Preprocessing and Replacements in COBOL
COBOL was born in 1959, at a time where the science of programming languages was just starting. If you had to design a new language for the same purpose today, the result would be very different, you would do different mistakes, but maybe not fewer. Actually, COBOL has shown to be particularly resilient to time, as it is still used, 70 years later! Though it has evolved over the years (the last ISO standard for COBOL was released in January 2023), the kernel of the language is still the same, showing that most of the initial design choices were not perfect, but still got the job done.
One of these choices, which would sure scare off young developers, is how COBOL favors code reusability and sharing, through replacements done in its preprocessor.

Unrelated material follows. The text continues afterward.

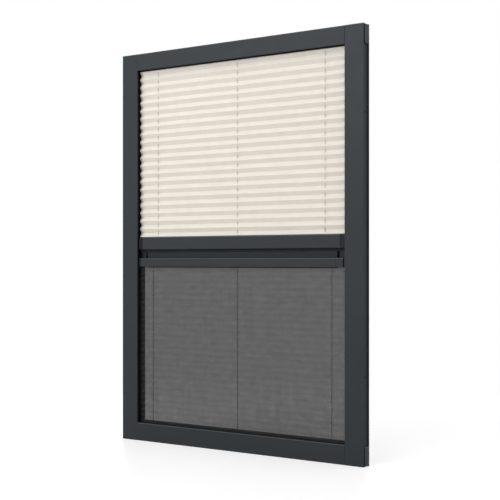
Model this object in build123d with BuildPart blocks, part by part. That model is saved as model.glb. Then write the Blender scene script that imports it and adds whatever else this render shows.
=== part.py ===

Let's consider this COBOL code, this will be our example for the rest of this article:
DATA DIVISION.
WORKING-STORAGE SECTION.
01 VAL1.
COPY MY-RECORD REPLACING ==:XXX:== BY ==VAL1==.
01 VAL2.
COPY MY-RECORD REPLACING ==:XXX:== BY ==VAL2==.
01 COUNTERS.
05 COUNTER-NAMES PIC 999 VALUE 0.
05 COUNTER-VALUES PIC 999 VALUE 0.
We are using the free format, a modern way of formatting code, the
older fixed format would require to leave a margin of 7 characters
on the left. We are in the DATA
division, the part of the program
that defines the format of data, and specifically, in the
WORKING-STORAGE
section, where global variables are defined. In
standard COBOL, there are no local variables, so the
WORKING-STORAGE
section usually contains all the variables of the
program, even temporary ones.
In COBOL, there are variables of basic types (integers and strings
with specific lengths), and composite types (arrays and
records). Records are defined using levels: global variables are at
level 01
(such as VAL1
, VAL2
and COUNTERS
in our example),
whereas most other levels indicate inner fields: here,
COUNTER-NAMES
and COUNTER-VALUES
are two direct fields of
COUNTERS
, as shown by their lower level 05
(both are actually
integers of 3 digits as specified by PIC 999
). Moreover, COBOL
programmers like to be able to access fields directly, by making them
unique in the program: it is thus possible to use COUNTER-NAMES
everywhere in the program, without refering to COUNTERS
itself
(note that if the field wasn't assigned a unique name, it would be possible
to use COUNTER-NAMES OF COUNTERS
to disambiguate them).
On the other hand, in older versions of COBOL, there were no type definitions.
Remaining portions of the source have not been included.